Given problem – Set down the material exactly as given, please, from its first line through the line that includes "floor.visible_glossy = False".
********
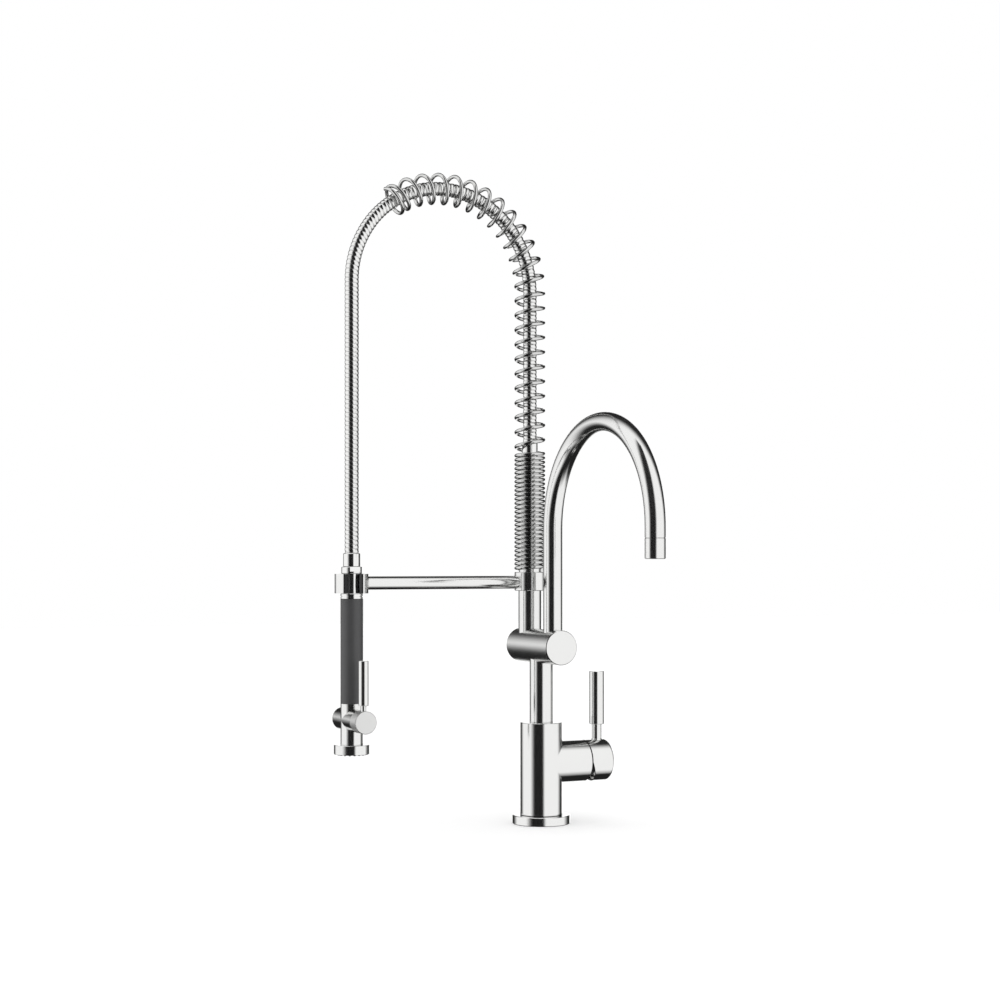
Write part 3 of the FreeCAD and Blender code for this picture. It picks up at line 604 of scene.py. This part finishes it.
# white paper, matt, with a little light of its own
def makeFloor():
    mesh = bpy.data.meshes.new("paper")
    half = 6.0
    corners = [(-half, -half, 0), (half, -half, 0), (half, half, 0), (-half, half, 0)]
    mesh.from_pydata(corners, [], [(0, 1, 2, 3)])
    floor = addObject("paper", mesh)
    material = bpy.data.materials.new("whitePaper")
    material.use_nodes = True
    shader = material.node_tree.nodes["Principled BSDF"]
    shader.inputs["Base Color"].default_value = linear("#f0f0f0")
    shader.inputs["Roughness"].default_value = 1.0
    shader.inputs["Emission Color"].default_value = (1, 1, 1, 1)
    shader.inputs["Emission Strength"].default_value = 0.22
    mesh.materials.append(material)
    floor.visible_glossy = False


# black felt card, thinning out towards its two sides
def makeCard(setup):
    steps = 40
    starts, solidFrom, solidTo, ends = setup["cardSpan"]
    points, shades = [], []
    for i in range(steps + 1):
        azimuth = starts + (ends - starts) * i / steps
        at = towards(azimuth) * setup["cardDistance"]
        rise, fall = (azimuth - starts) / (solidFrom - starts), (ends - azimuth) / (ends - solidTo)
        share = max(0.0, min(1.0, rise, fall))
        for height in setup["cardHeight"]:
            points.append((at.x, at.y, height))
            shades.append(share * share * (3 - 2 * share))
    faces = [(2 * i, 2 * i + 2, 2 * i + 3, 2 * i + 1) for i in range(steps)]
    mesh = bpy.data.meshes.new("blackCard")
    mesh.from_pydata(points, [], faces)
    mesh.attributes.new("solid", "FLOAT", "POINT").data.foreach_set("value", shades)
    card = addObject("blackCard", mesh)
    material = bpy.data.materials.new("blackFelt")
    material.use_nodes = True
    tree = material.node_tree
    shader = tree.nodes["Principled BSDF"]
    shader.inputs["Base Color"].default_value = linear(setup["cardColour"])
    shader.inputs["Roughness"].default_value = 1.0
    solid = addNode(tree, "ShaderNodeAttribute", {"attribute_name": "solid"})
    tree.links.new(solid.outputs["Fac"], shader.inputs["Alpha"])
    mesh.materials.append(material)
    card.visible_camera = False
    card.visible_diffuse = False
    card.visible_shadow = False


makeWorld(studioSetup)
makeFloor()
makeCard(studioSetup)
print("studio done")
********
Result of the task –
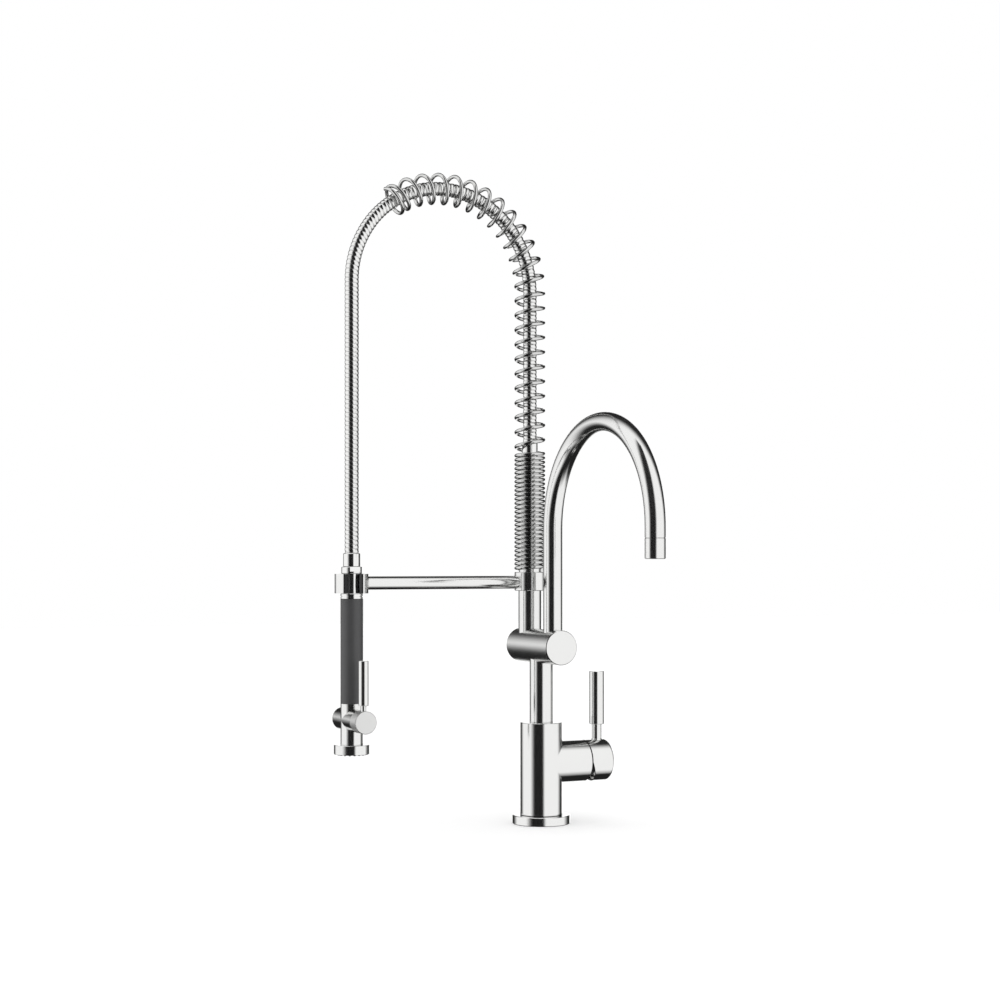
Write part 3 of the FreeCAD and Blender code for this picture. It picks up at line 604 of scene.py. This part finishes it.
# white paper, matt, with a little light of its own
def makeFloor():
    mesh = bpy.data.meshes.new("paper")
    half = 6.0
    corners = [(-half, -half, 0), (half, -half, 0), (half, half, 0), (-half, half, 0)]
    mesh.from_pydata(corners, [], [(0, 1, 2, 3)])
    floor = addObject("paper", mesh)
    material = bpy.data.materials.new("whitePaper")
    material.use_nodes = True
    shader = material.node_tree.nodes["Principled BSDF"]
    shader.inputs["Base Color"].default_value = linear("#f0f0f0")
    shader.inputs["Roughness"].default_value = 1.0
    shader.inputs["Emission Color"].default_value = (1, 1, 1, 1)
    shader.inputs["Emission Strength"].default_value = 0.22
    mesh.materials.append(material)
    floor.visible_glossy = False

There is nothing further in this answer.